#### DATASET EXTRACT
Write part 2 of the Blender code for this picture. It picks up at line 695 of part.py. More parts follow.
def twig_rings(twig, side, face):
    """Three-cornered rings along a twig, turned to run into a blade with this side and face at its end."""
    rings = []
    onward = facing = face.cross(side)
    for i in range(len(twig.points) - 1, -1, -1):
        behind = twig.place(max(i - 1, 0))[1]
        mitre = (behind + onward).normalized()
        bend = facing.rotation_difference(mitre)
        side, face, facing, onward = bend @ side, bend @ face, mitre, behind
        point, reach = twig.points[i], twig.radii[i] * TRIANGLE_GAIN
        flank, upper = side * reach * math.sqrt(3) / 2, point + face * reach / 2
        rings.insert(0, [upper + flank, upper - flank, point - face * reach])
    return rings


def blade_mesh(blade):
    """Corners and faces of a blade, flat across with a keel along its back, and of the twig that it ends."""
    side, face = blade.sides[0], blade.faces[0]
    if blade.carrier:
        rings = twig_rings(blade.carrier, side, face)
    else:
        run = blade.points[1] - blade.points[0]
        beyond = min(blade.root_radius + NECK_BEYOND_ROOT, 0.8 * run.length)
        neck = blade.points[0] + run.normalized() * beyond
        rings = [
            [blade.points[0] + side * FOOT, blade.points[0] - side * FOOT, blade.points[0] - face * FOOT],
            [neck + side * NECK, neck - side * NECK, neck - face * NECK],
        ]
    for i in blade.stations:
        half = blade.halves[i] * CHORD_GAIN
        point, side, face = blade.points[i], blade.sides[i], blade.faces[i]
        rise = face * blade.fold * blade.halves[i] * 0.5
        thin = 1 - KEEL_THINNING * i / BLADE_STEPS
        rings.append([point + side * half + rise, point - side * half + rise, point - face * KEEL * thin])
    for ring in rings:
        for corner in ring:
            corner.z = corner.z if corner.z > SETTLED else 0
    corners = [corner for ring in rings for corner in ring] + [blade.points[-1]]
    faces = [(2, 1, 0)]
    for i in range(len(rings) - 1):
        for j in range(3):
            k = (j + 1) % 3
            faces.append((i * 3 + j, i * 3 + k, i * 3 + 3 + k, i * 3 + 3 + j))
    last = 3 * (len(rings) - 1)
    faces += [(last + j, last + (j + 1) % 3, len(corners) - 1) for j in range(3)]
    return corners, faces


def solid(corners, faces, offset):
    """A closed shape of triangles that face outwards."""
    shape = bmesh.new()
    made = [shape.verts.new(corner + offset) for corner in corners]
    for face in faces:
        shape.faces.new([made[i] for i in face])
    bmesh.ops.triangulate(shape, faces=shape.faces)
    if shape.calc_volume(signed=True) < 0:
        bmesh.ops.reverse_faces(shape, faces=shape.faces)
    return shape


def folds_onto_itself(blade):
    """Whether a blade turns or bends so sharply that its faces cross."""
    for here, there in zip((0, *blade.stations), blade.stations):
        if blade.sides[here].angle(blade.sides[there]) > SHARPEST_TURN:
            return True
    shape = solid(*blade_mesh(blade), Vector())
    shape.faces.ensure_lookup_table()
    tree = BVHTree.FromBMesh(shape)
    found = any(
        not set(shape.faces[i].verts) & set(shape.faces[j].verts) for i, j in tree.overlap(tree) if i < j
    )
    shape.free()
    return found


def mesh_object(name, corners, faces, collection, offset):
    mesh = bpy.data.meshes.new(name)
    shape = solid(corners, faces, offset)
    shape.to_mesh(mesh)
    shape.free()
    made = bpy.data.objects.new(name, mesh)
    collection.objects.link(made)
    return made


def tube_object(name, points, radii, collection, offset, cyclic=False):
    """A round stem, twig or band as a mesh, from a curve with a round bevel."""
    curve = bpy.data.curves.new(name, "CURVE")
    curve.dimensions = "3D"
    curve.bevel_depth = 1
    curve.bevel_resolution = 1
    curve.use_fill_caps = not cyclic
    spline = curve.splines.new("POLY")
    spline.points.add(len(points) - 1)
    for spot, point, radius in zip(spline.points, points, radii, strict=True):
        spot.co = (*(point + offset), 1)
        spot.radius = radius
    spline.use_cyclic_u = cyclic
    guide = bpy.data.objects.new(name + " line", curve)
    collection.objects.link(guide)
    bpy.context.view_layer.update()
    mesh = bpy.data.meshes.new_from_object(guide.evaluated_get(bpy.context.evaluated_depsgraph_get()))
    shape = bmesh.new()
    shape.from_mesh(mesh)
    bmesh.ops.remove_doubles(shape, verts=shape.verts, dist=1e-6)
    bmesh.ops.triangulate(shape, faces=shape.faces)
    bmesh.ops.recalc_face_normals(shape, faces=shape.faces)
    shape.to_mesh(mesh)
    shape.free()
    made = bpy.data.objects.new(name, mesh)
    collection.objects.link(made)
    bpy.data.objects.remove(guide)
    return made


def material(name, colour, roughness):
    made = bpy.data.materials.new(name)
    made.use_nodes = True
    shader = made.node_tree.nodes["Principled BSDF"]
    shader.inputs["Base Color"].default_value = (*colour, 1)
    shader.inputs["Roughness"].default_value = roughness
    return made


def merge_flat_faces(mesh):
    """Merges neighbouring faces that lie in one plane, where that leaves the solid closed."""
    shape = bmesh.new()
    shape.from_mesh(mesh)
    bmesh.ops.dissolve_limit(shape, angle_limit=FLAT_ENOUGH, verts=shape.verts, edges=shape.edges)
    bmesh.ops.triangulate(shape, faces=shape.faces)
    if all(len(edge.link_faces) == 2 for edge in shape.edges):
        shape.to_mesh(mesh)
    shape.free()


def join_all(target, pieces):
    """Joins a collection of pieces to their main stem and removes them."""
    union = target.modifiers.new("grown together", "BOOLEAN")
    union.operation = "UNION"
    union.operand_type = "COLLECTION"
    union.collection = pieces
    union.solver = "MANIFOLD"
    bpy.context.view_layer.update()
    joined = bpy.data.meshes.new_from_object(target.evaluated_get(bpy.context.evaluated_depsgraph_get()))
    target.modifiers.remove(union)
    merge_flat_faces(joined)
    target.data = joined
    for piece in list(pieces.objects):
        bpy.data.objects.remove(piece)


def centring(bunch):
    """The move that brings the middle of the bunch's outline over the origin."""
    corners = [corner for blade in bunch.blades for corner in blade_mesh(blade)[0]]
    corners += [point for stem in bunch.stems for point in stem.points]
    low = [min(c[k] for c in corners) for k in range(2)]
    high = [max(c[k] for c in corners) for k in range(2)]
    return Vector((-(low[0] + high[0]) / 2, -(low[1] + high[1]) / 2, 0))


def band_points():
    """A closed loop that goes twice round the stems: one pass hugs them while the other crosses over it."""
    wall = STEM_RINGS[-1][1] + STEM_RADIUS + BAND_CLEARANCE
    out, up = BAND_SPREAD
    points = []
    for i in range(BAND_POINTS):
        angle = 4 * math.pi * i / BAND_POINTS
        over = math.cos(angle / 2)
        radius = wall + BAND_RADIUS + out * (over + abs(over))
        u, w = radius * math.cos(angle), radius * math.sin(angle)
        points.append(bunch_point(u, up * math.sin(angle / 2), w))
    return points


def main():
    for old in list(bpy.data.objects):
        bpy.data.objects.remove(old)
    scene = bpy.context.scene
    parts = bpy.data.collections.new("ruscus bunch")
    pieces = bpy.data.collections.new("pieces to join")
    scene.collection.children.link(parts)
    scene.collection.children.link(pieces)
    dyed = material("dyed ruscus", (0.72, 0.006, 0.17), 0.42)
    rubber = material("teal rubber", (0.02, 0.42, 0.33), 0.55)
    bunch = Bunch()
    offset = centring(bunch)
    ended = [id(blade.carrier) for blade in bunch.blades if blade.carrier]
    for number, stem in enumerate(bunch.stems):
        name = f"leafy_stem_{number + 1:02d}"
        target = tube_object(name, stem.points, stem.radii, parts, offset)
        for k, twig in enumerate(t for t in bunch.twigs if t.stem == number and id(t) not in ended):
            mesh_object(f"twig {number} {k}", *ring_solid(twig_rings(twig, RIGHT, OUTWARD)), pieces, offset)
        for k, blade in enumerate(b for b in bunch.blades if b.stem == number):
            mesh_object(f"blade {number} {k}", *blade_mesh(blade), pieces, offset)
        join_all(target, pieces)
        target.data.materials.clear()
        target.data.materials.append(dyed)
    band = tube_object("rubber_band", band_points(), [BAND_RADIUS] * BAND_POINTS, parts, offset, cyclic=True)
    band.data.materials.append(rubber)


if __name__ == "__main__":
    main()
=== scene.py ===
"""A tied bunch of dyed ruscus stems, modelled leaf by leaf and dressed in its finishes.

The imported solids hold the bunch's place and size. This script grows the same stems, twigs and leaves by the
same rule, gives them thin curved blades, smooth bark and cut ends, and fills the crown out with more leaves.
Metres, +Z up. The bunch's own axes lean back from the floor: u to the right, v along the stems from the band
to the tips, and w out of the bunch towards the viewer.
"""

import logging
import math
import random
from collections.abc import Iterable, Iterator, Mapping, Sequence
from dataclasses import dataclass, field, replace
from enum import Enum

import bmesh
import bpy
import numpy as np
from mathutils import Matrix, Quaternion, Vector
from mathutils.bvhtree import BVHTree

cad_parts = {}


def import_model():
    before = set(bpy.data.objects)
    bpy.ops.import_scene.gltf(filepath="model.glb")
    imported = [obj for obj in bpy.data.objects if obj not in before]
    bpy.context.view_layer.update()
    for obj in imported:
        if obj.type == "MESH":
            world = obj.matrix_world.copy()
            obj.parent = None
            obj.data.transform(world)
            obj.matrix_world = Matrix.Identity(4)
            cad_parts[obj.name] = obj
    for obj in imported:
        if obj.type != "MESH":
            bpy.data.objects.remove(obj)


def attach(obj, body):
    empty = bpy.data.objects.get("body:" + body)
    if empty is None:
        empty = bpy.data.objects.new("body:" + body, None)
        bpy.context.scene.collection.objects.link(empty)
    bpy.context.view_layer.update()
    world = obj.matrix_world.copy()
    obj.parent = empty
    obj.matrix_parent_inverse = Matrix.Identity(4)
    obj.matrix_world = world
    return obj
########
▶ EXERCISE GOAL
Everything from the line with "bpy.data.objects.remove(obj)" through the line with "obj.matrix_parent_inverse = Matrix.Identity(4)", both ends included, should be repeated exactly; nothing else should appear.

▶ ANSWER TO THIS PROBLEM
            bpy.data.objects.remove(obj)


def attach(obj, body):
    empty = bpy.data.objects.get("body:" + body)
    if empty is None:
        empty = bpy.data.objects.new("body:" + body, None)
        bpy.context.scene.collection.objects.link(empty)
    bpy.context.view_layer.update()
    world = obj.matrix_world.copy()
    obj.parent = empty
    obj.matrix_parent_inverse = Matrix.Identity(4)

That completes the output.